The Role of Filamin A in Blood Clotting: How Platelets Change Shape to Stop Bleeding

Written by: Rhonda Thygesen, CBR Alumni

Edited by: Alexandra Witt, PhD Candidate, Pryzdial Lab


Figure 1: How FLNA helps control cell contraction in platelets.

Figure 1: How FLNA helps control cell contraction in platelets.

Blood clotting is essential to stop bleeding after an injury. When blood vessels are damaged, tiny cells in the blood called platelets rush to the site and change shape to work together and form a clot. This shape-changing ability is critical for platelets to effectively plug the injury and prevent excessive bleeding.

The Kim lab in the CBR has been studying how platelets make these changes, specifically focusing on a protein called Filamin A (FLNA), which plays a crucial role in the shape-shifting process1. FLNA is a protein that binds to actin, a component of the cell’s skeleton. In platelets, FLNA helps to stabilize this skeleton, acting like a scaffold to hold together the parts of the cell that are necessary for changing shape and generating the force required to form a clot2.

Researchers in the Kim lab conducted an experiment using platelets from mice with a platelet-specific deletion of FLNA1. They found that platelets without FLNA couldn’t generate the force required to create a stable clot, with decreased contractile abilities making their clots weaker and far less retracted.

During clot maturation, platelets retract to reduce clot volume and draw the edges of the wound together. Looking into the role FLNA was playing, they investigated its interactions with other proteins that control cell contraction, such as Rho-kinase (ROCK) and protein kinase C (PKC)3. These proteins help activate myosin, a protein that works alongside actin to generate force. Without FLNA to act as a scaffolding protein for actin, the activity of these proteins was reduced, failing to allow for phosphorylation of myosin light chain (MLC) phosphatase and ultimately, clot retraction (Figure 1).

Understanding the role of FLNA in blood clotting helps us get a clearer picture of how platelets function and what can go wrong in clotting disorders. By uncovering the role of FLNA, scientists are gaining insights that may lead to better treatments for blood clotting issues, potentially helping people who struggle with excessive bleeding.
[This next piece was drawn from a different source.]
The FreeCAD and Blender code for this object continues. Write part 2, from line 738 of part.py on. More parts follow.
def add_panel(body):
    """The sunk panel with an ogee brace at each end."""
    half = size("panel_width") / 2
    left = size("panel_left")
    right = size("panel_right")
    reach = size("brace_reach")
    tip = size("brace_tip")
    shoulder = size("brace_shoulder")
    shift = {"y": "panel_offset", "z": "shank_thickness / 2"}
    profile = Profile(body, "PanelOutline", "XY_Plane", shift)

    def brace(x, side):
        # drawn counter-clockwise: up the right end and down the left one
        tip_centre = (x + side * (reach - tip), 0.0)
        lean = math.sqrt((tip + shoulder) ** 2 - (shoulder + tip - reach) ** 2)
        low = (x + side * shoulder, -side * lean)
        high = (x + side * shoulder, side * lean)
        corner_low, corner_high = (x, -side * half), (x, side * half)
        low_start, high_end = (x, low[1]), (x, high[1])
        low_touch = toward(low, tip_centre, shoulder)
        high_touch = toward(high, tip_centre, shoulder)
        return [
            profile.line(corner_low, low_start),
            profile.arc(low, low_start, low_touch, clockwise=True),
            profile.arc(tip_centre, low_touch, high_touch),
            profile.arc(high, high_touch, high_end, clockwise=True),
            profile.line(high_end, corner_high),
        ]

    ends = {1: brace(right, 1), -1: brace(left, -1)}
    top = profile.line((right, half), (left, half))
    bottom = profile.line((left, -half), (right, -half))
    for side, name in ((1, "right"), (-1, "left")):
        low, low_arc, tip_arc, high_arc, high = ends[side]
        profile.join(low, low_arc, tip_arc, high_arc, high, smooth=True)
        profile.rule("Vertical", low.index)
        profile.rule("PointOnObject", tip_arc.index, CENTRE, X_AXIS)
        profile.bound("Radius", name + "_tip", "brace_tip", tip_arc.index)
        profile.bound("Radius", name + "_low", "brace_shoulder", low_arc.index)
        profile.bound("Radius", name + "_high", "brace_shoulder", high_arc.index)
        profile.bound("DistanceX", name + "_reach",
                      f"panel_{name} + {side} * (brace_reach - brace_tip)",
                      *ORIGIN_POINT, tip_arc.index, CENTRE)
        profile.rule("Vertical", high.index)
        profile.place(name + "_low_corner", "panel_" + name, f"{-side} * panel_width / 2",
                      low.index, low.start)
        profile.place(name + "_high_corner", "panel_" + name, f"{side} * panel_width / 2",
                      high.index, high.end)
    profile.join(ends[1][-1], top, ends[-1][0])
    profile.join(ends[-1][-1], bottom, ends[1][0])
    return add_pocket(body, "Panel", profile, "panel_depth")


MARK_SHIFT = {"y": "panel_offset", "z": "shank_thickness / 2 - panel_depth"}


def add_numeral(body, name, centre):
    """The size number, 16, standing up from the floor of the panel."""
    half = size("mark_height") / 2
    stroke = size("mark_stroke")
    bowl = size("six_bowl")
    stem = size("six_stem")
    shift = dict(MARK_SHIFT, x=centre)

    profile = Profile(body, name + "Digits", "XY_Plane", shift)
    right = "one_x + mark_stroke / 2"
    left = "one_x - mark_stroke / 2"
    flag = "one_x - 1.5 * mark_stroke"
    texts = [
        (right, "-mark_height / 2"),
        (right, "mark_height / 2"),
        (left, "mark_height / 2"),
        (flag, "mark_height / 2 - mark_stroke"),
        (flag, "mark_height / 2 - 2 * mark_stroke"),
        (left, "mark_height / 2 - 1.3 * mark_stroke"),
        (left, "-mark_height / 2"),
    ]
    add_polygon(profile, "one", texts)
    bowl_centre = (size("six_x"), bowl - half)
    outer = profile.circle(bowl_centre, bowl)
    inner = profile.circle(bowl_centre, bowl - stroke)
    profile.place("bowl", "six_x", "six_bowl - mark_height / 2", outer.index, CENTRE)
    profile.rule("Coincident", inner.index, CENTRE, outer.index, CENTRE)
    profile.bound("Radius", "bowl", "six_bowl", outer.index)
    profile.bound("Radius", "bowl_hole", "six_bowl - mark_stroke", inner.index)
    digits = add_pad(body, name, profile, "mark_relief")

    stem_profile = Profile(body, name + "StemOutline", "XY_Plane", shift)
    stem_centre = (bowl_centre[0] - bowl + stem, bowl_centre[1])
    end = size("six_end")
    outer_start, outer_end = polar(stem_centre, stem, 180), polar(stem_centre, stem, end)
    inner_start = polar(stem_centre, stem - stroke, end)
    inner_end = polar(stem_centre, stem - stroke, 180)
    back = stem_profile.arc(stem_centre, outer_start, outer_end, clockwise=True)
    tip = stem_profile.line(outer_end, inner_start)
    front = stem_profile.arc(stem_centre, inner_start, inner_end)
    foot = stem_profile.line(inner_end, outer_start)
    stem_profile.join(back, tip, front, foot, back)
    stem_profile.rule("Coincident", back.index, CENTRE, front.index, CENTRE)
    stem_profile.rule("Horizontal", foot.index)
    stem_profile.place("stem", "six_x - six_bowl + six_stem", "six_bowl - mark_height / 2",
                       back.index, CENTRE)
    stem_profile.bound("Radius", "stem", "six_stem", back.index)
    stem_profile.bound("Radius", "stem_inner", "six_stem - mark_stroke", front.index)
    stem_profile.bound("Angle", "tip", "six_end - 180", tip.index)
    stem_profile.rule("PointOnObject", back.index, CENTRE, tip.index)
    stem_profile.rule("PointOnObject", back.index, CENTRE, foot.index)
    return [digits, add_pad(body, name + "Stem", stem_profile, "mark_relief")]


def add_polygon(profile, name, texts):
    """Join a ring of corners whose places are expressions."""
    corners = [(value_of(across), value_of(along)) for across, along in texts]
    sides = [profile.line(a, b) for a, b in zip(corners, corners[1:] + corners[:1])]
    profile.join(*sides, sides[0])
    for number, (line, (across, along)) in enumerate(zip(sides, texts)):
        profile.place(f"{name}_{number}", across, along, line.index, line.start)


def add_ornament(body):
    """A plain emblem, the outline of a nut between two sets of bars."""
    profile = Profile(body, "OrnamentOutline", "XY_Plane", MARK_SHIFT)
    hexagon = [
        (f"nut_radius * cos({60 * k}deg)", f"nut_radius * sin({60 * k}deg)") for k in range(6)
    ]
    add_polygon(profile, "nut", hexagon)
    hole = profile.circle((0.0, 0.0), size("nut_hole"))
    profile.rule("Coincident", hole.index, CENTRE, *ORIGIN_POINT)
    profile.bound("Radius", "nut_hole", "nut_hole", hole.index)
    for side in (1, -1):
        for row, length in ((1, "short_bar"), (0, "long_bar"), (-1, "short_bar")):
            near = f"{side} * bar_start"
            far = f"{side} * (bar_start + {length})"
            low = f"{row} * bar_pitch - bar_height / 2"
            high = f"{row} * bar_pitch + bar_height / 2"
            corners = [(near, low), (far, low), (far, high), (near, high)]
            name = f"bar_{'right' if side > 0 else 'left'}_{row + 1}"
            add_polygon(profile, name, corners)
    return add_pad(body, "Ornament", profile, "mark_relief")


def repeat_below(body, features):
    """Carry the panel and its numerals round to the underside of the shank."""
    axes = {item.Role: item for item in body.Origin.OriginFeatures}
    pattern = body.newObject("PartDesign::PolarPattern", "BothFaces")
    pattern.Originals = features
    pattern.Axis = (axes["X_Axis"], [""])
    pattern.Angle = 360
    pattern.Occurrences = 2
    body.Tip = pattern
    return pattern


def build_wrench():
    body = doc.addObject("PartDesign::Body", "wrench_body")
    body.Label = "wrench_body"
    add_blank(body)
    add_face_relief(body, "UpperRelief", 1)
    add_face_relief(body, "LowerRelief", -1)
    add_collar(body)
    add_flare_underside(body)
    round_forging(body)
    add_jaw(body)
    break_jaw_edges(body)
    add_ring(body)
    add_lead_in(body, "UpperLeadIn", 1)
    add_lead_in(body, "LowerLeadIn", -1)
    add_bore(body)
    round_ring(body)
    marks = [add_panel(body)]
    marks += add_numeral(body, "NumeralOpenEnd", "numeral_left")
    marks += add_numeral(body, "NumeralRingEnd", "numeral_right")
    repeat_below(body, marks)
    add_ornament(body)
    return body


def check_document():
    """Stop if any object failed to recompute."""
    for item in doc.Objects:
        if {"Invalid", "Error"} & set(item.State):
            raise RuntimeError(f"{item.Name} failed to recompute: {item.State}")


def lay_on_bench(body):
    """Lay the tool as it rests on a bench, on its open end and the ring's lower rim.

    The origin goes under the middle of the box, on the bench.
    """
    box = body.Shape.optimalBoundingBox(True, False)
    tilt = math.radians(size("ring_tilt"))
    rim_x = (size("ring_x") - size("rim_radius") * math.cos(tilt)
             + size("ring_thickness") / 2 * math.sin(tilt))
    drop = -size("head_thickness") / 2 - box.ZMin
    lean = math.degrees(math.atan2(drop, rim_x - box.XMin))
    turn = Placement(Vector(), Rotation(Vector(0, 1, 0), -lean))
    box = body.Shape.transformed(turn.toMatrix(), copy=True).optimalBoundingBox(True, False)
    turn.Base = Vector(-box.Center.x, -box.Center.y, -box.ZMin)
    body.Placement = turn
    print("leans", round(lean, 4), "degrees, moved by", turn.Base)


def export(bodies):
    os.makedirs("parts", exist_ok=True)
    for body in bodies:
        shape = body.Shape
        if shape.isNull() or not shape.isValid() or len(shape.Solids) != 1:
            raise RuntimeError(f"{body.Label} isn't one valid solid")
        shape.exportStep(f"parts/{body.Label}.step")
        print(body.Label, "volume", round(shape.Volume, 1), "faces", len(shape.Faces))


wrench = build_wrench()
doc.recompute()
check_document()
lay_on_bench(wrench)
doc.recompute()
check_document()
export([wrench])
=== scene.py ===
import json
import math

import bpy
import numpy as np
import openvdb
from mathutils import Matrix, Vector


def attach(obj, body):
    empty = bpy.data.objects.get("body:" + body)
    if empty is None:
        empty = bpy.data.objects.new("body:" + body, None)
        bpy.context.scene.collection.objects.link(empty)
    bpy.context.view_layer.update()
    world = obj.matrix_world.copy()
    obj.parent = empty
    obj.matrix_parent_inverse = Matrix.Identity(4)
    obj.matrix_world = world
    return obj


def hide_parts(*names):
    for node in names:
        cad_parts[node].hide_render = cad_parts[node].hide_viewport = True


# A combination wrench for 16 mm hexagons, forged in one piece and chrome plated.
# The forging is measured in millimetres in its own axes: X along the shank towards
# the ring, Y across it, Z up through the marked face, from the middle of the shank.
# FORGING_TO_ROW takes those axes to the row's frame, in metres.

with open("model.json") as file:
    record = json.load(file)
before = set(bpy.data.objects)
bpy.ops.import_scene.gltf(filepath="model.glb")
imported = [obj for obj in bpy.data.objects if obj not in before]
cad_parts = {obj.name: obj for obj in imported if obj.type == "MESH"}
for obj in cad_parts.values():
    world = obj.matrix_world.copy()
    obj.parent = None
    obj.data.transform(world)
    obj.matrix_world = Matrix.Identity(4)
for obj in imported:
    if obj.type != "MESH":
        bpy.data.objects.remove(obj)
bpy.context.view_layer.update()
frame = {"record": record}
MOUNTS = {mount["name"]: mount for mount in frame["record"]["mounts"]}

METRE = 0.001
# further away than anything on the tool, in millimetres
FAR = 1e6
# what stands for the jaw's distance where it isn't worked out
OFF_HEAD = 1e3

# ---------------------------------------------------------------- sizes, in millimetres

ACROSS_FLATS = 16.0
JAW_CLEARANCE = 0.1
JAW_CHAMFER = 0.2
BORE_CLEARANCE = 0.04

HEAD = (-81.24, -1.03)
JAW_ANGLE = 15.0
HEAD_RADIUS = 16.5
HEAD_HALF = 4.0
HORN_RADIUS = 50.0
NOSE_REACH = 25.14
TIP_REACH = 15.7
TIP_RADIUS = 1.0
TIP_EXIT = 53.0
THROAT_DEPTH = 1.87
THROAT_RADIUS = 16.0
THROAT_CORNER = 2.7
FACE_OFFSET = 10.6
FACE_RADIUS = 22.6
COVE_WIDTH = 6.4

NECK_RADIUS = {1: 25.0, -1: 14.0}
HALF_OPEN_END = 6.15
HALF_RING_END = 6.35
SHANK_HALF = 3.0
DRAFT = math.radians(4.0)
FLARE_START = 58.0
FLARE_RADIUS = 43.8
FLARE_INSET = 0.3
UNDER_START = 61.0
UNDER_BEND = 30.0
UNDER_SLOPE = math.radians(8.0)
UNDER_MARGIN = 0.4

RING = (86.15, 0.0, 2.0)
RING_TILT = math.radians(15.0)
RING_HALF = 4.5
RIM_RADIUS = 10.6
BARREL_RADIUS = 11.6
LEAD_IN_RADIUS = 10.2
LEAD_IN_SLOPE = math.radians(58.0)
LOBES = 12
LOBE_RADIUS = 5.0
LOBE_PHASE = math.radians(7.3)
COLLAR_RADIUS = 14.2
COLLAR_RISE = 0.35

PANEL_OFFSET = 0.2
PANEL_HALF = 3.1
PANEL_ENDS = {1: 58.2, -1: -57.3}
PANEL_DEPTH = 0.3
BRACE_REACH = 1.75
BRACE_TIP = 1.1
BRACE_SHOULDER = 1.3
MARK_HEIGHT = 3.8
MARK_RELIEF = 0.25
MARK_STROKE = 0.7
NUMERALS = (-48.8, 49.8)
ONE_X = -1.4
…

Figure 1: How FLNA helps control cell contraction in platelets. This diagram shows how the protein FLNA plays a role in cell shape changes by regulating the contraction of actin and myosin, key parts of the cell’s structural framework. (A) When thrombin, a blood-clotting protein, activates the platelet, FLNA helps other proteins (RhoA and ROCK) inhibit a process that would normally stop contraction, leading to successful clot retraction. (B) FLNA also works with another protein, PKC, to promote the same process. Together, these mechanisms help platelets change shape and play their role in blood clotting.

References

  1. Hong, F., Mollica, M. Y., Golla, K., De Silva, E., Sniadecki, N. J., López, J. A., & Kim, H. (2024). Filamin A regulates platelet shape change and contractile force generation via phosphorylation of the myosin light chain. Biochemical Journal481(20), 1395-1410.
  2. Rosa, J. P., Raslova, H., & Bryckaert, M. (2019). Filamin A: key actor in platelet biology. Blood, the Journal of the American Society of Hematology134(16), 1279-1288.
  3. Hong, F. (2023). The role of filamin A in modulating platelet shape change(Doctoral dissertation, UNIVERSITY OF BRITISH COLUMBIA (Vancouver).